Updated ,first published
Labor’s efforts to control the NDIS have gone backwards this year and growth is picking up speed, raising the stakes for Health Minister Mark Butler as his new laws to deliver $38 billion in budget savings within four years meet fierce resistance from affected participants.
Fresh data in the National Disability Insurance Agency’s March quarter report, published on Friday, shows the annual rate of NDIS growth has jumped from 10.3 per cent to 11.3 per cent in three months as pressures keep weighing on the $56 billion scheme. It added 13,000 new participants last quarter.
The blowouts underscore why Labor is seeking dramatic new powers to put a quick brake on runaway spending by allowing the minister to make sweeping cuts to funding or therapies across entire sections of the NDIS.
But the vast expansion of ministerial powers, contained in the bill that Butler introduced to Parliament on Thursday, is generating pushback from participants whose budgets could be driven down even when they have been assessed as needing a higher level of funding.
The Every Australian Counts campaign group – which led to the creation of the scheme 13 years ago – has warned the laws will break the central promise that underpins the policy.
“When governments established the NDIS, they made a promise to people with disability and our families that we would receive the reasonable and necessary supports we need to live ordinary lives safely and with dignity,” said the campaign group’s chair, George Taleporos.
“This bill risks undermining that promise by allowing the minister to cut whole categories of NDIS funding, even where those cuts leave participants without enough funding to pay for reasonable and necessary supports.”
Butler says he will use the powers to cut social and community participation budgets, which have tripled overall to $12 billion in four years, and lower average therapy allocations from about 72 hours to 68 hours a year.

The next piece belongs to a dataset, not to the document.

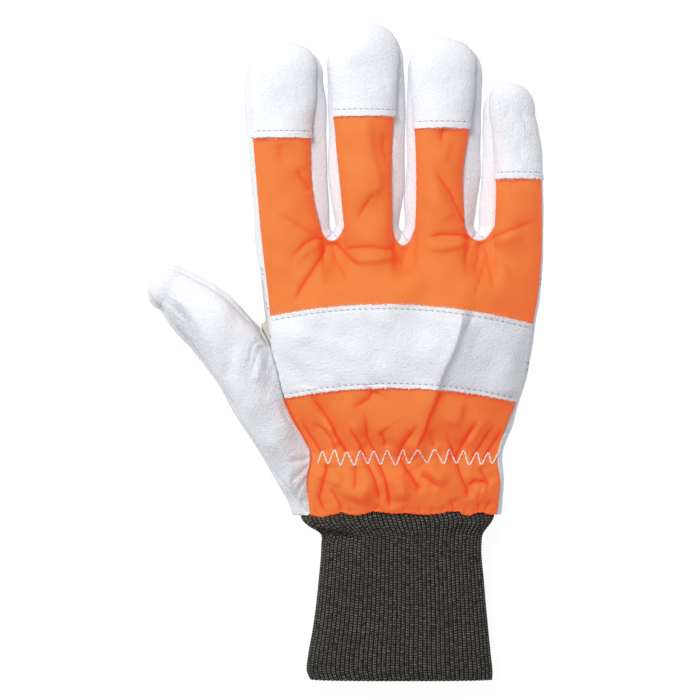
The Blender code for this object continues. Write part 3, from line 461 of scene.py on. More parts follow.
CUFF_FOLDS = (
    (-3.0, 3.2, 1.6, 1.5, 0.05, 0.5, ((314, 531.5), (324, 532.5), (338, 534.5), (354, 538), (372, 543))),
    (0.8, 2.2, 2.2, 2.0, 0.1, 0.5, ((306, 522), (322, 525), (340, 528), (358, 532))),
    (-0.8, 3.0, 3.0, 1.8, 0.4, 0.2, ((440, 536), (458, 532), (474, 531))),
)

# The elastic: px height of its middle, how far its pleats fan out above it, and how they fade.
ELASTIC_PX_Y = 457.0
FAN_CENTRE_X = 27.0
FAN_SPREAD = 0.024
PLEATS = 28
PLEAT_HEIGHT = 0.42
PLEAT_REACH_UP = 7.0
PLEAT_REACH_DOWN = 5.0
# The zigzag's turns in px, from left to right.
ZIGZAG = (
    (317.3, 466.0), (322.7, 449.6), (328.5, 464.8), (335.0, 448.0), (340.5, 466.6), (346.8, 450.0),
    (354.4, 466.6), (360.0, 448.8), (368.0, 465.0), (373.6, 449.0), (380.7, 465.7), (387.0, 448.0),
    (395.4, 466.6), (403.0, 447.4), (408.4, 464.6), (417.0, 447.4), (426.9, 464.0), (433.6, 447.0),
    (443.4, 464.8), (448.3, 447.4), (455.9, 465.0), (463.5, 448.3), (468.4, 466.6), (476.9, 450.5),
    (480.4, 466.0), (488.5, 451.4), (491.5, 465.3), (499.0, 451.5),
)
# The edge of the cloth over the knit in px, from left to right.
HEM = (
    (311.0, 519.3), (317.0, 518.3), (323.6, 516.6), (330.7, 514.8), (336.0, 514.0), (341.4, 511.6),
    (348.6, 514.2), (357.5, 514.8), (366.4, 513.0), (372.7, 510.8), (382.5, 511.7), (392.3, 513.2),
    (405.0, 512.4), (414.0, 513.4), (425.5, 514.2), (440.7, 513.0), (447.9, 511.0), (458.6, 511.0),
    (462.0, 514.0), (469.3, 515.6), (476.4, 512.6), (482.0, 512.0), (491.6, 515.3), (499.6, 511.5),
)
HEM_REACH = 0.4
HEM_SCALLOP = 0.28
HEM_SCALLOP_LENGTH = 2.3

# Rows of stitches: how far in from a cut edge, how far apart, how long and how thick.
STITCH_INSET = 1.8
CAP_STITCH_INSET = 3.0
STRAP_STITCH_STEP = 2.62
CAP_STITCH_STEP = 2.42
# How long the dark slanted dashes between stitches are: painted shadow of the needle holes.
STRAP_SHADOW_DASH = 0.85
CAP_SHADOW_DASH = 0.65
STITCH_RADIUS = 0.2
# How thick those painted hole shadows and the loose thread ends are.
CROSSING_RADIUS = 0.16
STITCH_GROOVE = 0.22
STITCH_GROOVE_WIDTH = 0.55
# Loose thread ends at the side seams, in px.
TACKS = (
    ((262.0, 267.5), (262.6, 271.5)), ((262.3, 273.5), (264.8, 275.2)), ((266.2, 301.5), (267.0, 305.0)),
    ((266.9, 307.3), (269.2, 309.0)), ((271.0, 334.5), (271.4, 338.5)), ((541.2, 277.0), (540.6, 280.5)),
    ((540.3, 282.5), (539.8, 285.5)), ((528.2, 361.0), (527.6, 365.0)), ((527.2, 368.0), (526.6, 371.5)),
)
ZIGZAG_RADIUS = 0.35
ZIGZAG_STITCHES = 3
CUT_EDGE_JITTER = 0.22
FIBRES_PER_MM = 5.0
FIBRE_LENGTH = (0.45, 1.5)
FIBRE_RADIUS = 0.08


def smoothstep(t):
    t = np.clip(t, 0.0, 1.0)
    return t * t * (3.0 - 2.0 * t)


def from_px(points):
    """Places in the view, in px, as x, y in millimetres."""
    p = np.asarray(points, float)
    return np.stack(((p[..., 0] - ORIGIN_PX[0]) * MM_PER_PX, (ORIGIN_PX[1] - p[..., 1]) * MM_PER_PX), axis=-1)


def unit(vectors):
    return vectors / np.maximum(np.linalg.norm(vectors, axis=-1, keepdims=True), 1e-12)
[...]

The bill, which also includes tighter eligibility criteria and more rules to deal with fraud, enables an NDIS overhaul that will be crucial to delivering the majority of $64 billion in savings that Labor baked into Tuesday night’s budget to improve its bottom line.
Michael Brennan, chief executive of think tank e61, said it was the first time savings from a single program had dominated the budget so heavily. “Perhaps never before has the entire fiscal strategy rested so heavily on the successful implementation of one budget measure,” he said.
The closest example was former treasurer Joe Hockey’s budget, which sought to cut $80 billion in future spending on health and education. But while Hockey’s changes could have been made with the stroke of a pen, Brennan said: “The NDIS save is different”.
“It does not have the usual set-and-forget quality. The implementation task will be constant and complex – a daily grind of hard decisions at the coalface. If the current and future governments are unable to achieve the full save, the fiscal outlook worsens materially,” he said.
“The recent history of NDIS cost revisions is not encouraging. [It] is one of actual spending consistently exceeding projections. Time and again, governments have forecast a flattening of the curve, only to see actual spending continue on its steep upwards trajectory.”
Even if the NDIS grew at 5 per cent over the four-year forward estimates, rather than the projected 2 per cent, Brennan said the deficit at the end of the decade would decline by $6 billion – the combined effect of Labor’s major changes to taxation of trusts, property and capital gains.
NDIS Minister Jenny McAllister said the $350 million blowout contained in Friday’s quarterly report showed why the government’s changes were urgent. “[It] makes it clear that the fundamental barrier we face when it comes to sustainability is the design of the scheme itself,” she said.
Labor will need Coalition support as the Greens have joined disability advocates in fighting the laws, which were on Thursday sent to a Senate committee that has one month to turn around a report.
While the government is promising to consult the disability community, the speed and scale of cuts have caused anxiety. Every Australian Counts is conducting surveys, supporting protests and encouraging people to email MPs in a campaign against the cuts.
Taleporos, the chair, said people appreciated the scheme’s financial sustainability was important but that “it cannot become a justification for reducing essential supports to people with disability need”.
“The NDIS was created so people with disability could live ordinary lives, leave home, participate in the community, work, study, build relationships and have choice over our supports,” he said.
“If passed, this bill risks changing reasonable and necessary supports from what people with disability need into only what government decides it can afford… Our lives and safety are at stake here. This bill needs proper scrutiny and cannot be rushed through.”